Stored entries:
##############################

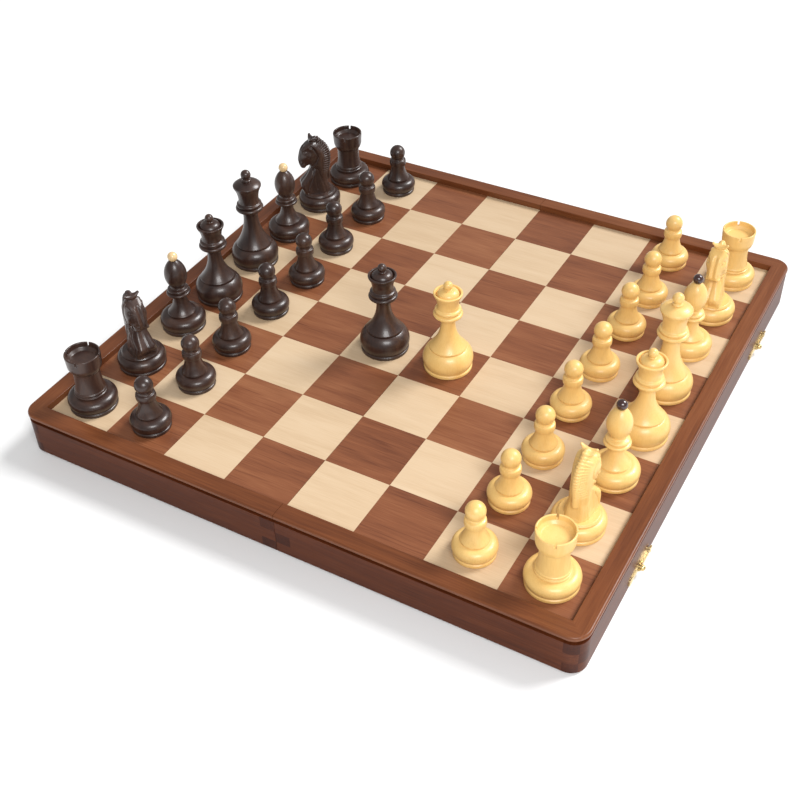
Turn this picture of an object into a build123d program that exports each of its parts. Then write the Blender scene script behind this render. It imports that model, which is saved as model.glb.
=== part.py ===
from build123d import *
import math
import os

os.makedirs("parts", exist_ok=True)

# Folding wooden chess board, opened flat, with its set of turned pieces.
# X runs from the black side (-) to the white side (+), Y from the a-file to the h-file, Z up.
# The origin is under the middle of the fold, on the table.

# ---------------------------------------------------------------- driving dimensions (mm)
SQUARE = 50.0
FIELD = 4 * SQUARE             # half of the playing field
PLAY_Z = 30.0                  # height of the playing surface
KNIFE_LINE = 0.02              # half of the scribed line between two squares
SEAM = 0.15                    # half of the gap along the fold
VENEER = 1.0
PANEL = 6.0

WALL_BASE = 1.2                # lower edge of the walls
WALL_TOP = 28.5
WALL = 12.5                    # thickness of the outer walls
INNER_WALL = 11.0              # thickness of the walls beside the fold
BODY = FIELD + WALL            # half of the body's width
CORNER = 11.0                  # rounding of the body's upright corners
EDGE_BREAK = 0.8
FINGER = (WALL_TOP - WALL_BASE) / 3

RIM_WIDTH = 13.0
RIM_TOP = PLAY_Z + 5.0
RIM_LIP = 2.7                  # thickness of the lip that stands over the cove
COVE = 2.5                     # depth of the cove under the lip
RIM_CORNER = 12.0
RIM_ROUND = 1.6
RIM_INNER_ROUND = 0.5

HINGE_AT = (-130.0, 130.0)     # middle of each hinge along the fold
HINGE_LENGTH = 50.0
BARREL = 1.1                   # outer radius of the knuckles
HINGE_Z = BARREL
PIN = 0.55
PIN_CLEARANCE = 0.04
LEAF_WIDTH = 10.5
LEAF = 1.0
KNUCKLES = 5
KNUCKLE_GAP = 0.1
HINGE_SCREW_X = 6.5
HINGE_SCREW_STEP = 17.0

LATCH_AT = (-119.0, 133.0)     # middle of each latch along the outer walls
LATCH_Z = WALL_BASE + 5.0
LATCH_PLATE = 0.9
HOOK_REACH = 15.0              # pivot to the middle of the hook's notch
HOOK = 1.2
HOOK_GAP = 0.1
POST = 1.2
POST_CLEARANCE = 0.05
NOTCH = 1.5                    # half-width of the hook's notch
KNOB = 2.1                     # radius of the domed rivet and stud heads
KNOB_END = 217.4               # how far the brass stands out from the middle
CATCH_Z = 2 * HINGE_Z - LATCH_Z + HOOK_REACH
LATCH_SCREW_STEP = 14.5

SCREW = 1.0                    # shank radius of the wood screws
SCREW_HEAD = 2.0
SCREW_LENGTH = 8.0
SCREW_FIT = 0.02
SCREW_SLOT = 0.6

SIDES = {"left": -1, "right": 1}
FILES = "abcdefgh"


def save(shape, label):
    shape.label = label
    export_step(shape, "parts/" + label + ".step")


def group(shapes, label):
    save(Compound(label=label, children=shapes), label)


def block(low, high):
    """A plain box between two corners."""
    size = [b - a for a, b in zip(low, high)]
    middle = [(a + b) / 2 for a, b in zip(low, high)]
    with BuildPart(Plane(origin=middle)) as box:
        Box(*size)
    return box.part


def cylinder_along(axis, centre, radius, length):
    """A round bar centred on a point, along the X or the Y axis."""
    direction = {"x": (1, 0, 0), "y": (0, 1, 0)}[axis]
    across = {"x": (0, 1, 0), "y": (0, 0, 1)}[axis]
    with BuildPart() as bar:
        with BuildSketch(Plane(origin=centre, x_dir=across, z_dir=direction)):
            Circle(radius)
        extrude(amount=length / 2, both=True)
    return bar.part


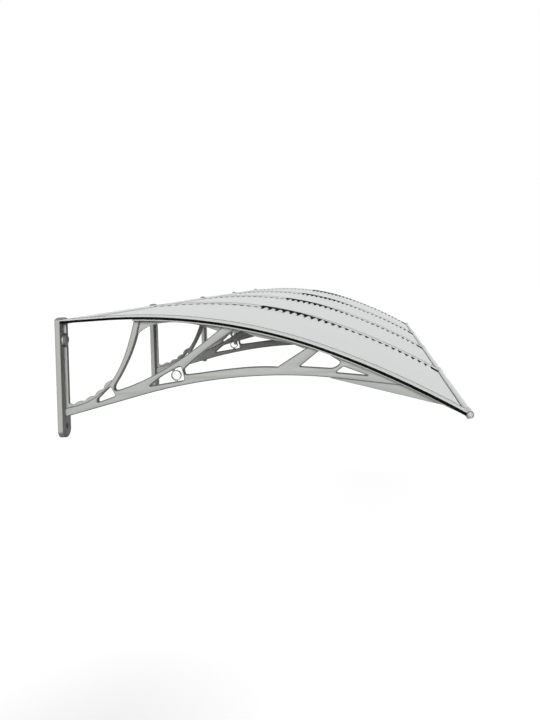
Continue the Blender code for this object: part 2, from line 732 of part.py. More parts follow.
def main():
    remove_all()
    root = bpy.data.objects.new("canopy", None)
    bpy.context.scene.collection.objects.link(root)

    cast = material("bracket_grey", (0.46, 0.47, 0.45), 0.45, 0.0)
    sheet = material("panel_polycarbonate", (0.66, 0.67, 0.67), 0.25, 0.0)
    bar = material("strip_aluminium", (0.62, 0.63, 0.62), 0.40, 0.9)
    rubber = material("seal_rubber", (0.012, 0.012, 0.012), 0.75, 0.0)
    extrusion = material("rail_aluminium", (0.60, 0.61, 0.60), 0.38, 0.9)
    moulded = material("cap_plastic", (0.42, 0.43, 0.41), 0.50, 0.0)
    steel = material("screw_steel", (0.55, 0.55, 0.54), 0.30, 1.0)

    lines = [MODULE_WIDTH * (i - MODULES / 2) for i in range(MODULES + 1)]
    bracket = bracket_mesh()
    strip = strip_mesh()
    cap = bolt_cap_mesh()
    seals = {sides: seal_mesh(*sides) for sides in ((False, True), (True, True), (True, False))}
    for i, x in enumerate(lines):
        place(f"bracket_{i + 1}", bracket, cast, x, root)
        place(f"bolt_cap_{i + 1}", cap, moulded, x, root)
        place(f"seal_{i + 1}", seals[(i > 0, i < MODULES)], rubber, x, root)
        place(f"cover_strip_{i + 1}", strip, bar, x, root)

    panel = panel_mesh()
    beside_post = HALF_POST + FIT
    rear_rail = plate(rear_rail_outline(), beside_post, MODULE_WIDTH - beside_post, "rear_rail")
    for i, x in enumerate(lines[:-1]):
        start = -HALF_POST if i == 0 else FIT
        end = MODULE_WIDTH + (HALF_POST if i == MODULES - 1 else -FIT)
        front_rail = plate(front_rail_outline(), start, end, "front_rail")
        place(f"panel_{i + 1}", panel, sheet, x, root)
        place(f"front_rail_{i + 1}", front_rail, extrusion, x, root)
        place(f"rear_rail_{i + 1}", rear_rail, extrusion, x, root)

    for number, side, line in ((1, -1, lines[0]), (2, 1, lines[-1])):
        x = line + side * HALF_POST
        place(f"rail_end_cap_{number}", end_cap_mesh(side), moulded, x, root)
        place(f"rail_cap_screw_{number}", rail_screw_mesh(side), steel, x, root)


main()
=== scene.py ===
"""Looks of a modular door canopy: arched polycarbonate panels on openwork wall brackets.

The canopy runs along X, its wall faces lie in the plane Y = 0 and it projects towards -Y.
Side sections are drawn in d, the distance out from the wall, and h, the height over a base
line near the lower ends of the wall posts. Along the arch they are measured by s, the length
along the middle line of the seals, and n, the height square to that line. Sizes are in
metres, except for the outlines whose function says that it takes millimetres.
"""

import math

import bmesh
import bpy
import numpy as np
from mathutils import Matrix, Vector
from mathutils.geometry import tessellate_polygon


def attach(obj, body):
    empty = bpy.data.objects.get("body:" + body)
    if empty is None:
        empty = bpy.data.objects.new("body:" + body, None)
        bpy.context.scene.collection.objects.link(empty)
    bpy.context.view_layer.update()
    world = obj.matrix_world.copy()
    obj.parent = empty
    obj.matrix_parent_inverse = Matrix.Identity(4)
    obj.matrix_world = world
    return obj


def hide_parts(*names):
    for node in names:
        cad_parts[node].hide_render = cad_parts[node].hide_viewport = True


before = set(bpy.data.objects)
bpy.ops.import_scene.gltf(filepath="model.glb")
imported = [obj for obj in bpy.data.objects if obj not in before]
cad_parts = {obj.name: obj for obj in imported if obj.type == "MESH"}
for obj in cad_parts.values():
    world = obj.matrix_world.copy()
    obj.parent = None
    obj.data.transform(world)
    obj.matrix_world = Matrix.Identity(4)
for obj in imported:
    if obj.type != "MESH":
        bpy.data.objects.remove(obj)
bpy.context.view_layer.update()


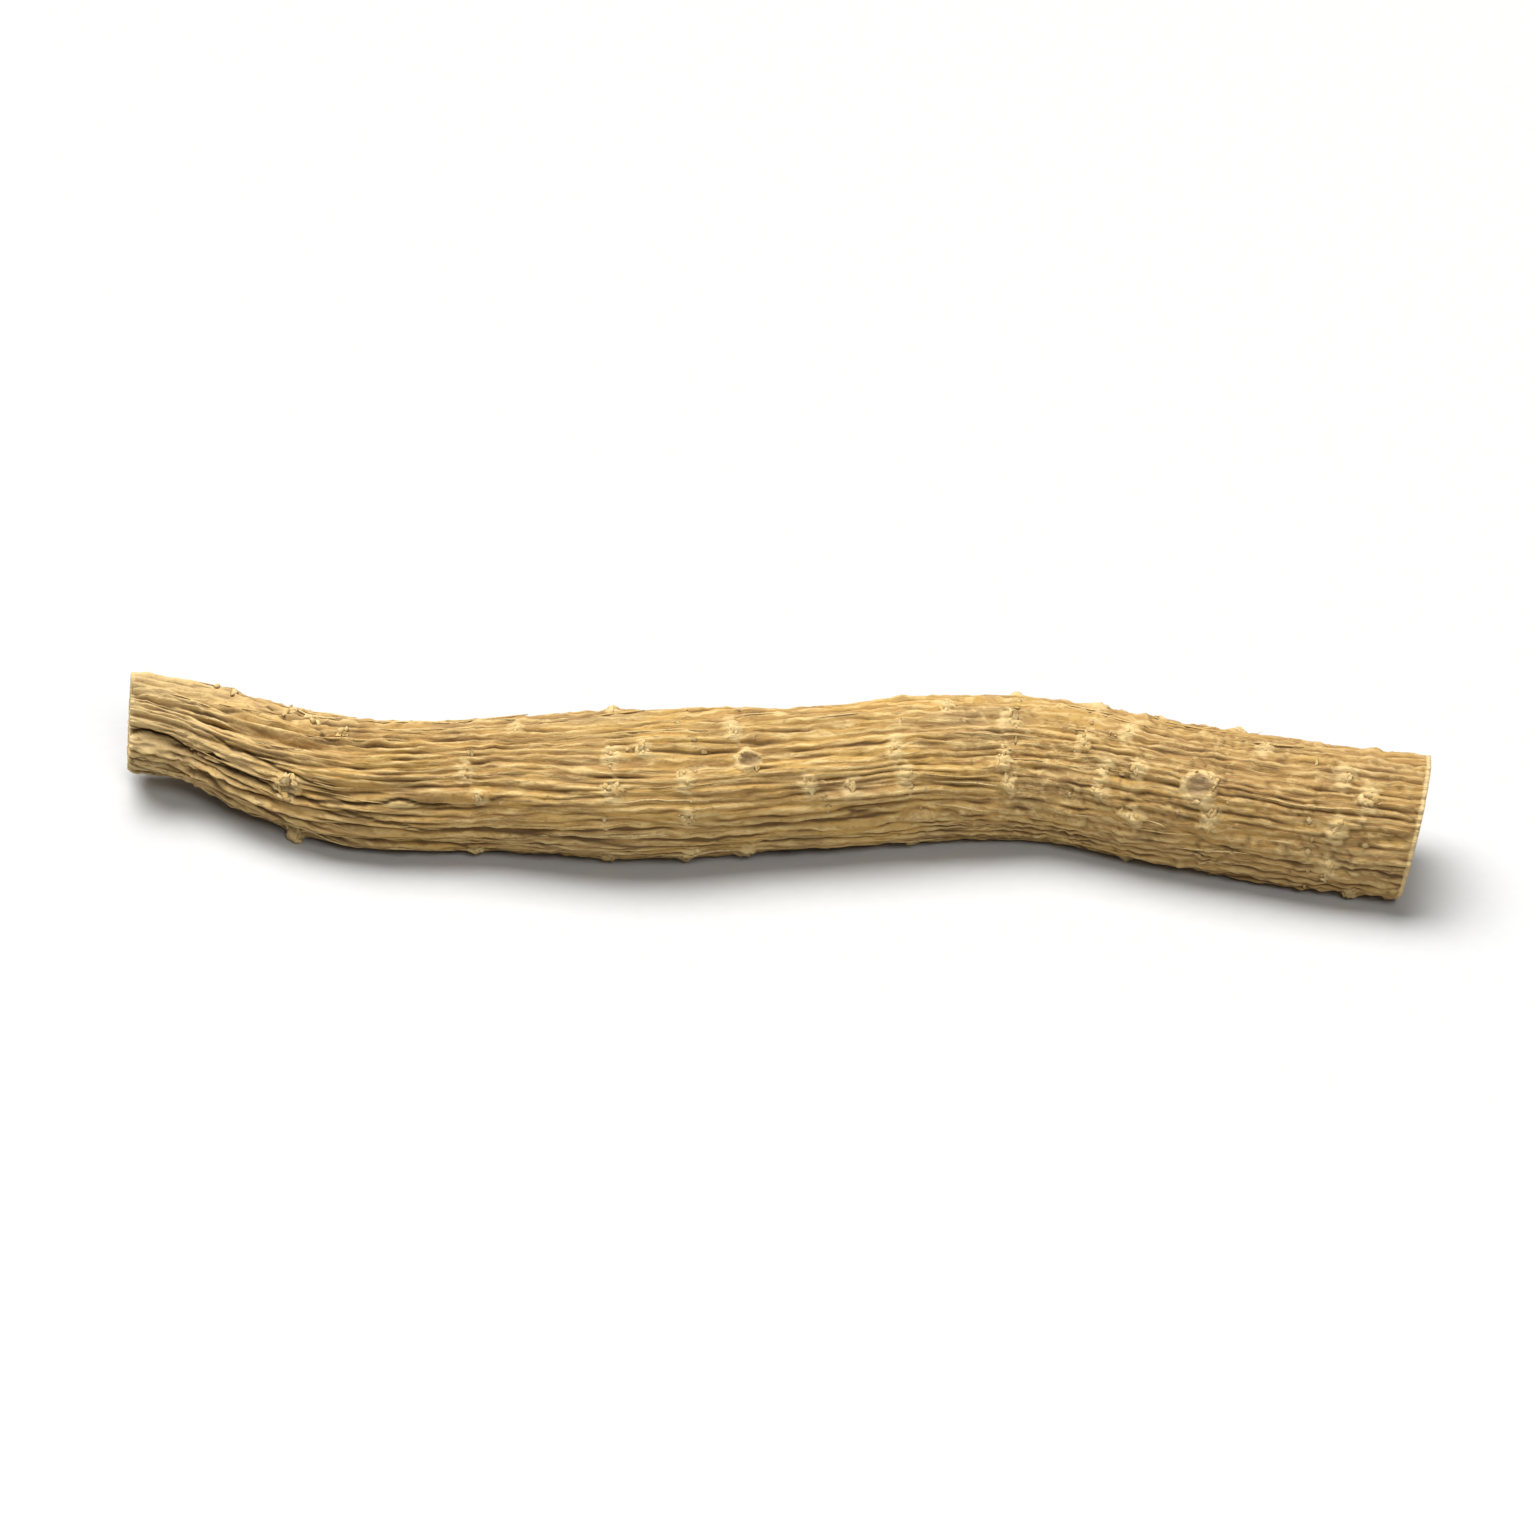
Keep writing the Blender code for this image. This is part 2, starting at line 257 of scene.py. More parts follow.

##############################

- Short problem:
Reproduce verbatim only the segment of the listing bounded by the line containing "for number, side, line" and the line containing "obj.data.transform(world)", with both boundary lines included.

- Solution below:
    for number, side, line in ((1, -1, lines[0]), (2, 1, lines[-1])):
        x = line + side * HALF_POST
        place(f"rail_end_cap_{number}", end_cap_mesh(side), moulded, x, root)
        place(f"rail_cap_screw_{number}", rail_screw_mesh(side), steel, x, root)


main()
=== scene.py ===
"""Looks of a modular door canopy: arched polycarbonate panels on openwork wall brackets.

The canopy runs along X, its wall faces lie in the plane Y = 0 and it projects towards -Y.
Side sections are drawn in d, the distance out from the wall, and h, the height over a base
line near the lower ends of the wall posts. Along the arch they are measured by s, the length
along the middle line of the seals, and n, the height square to that line. Sizes are in
metres, except for the outlines whose function says that it takes millimetres.
"""

import math

import bmesh
import bpy
import numpy as np
from mathutils import Matrix, Vector
from mathutils.geometry import tessellate_polygon


def attach(obj, body):
    empty = bpy.data.objects.get("body:" + body)
    if empty is None:
        empty = bpy.data.objects.new("body:" + body, None)
        bpy.context.scene.collection.objects.link(empty)
    bpy.context.view_layer.update()
    world = obj.matrix_world.copy()
    obj.parent = empty
    obj.matrix_parent_inverse = Matrix.Identity(4)
    obj.matrix_world = world
    return obj


def hide_parts(*names):
    for node in names:
        cad_parts[node].hide_render = cad_parts[node].hide_viewport = True


before = set(bpy.data.objects)
bpy.ops.import_scene.gltf(filepath="model.glb")
imported = [obj for obj in bpy.data.objects if obj not in before]
cad_parts = {obj.name: obj for obj in imported if obj.type == "MESH"}
for obj in cad_parts.values():
    world = obj.matrix_world.copy()
    obj.parent = None
    obj.data.transform(world)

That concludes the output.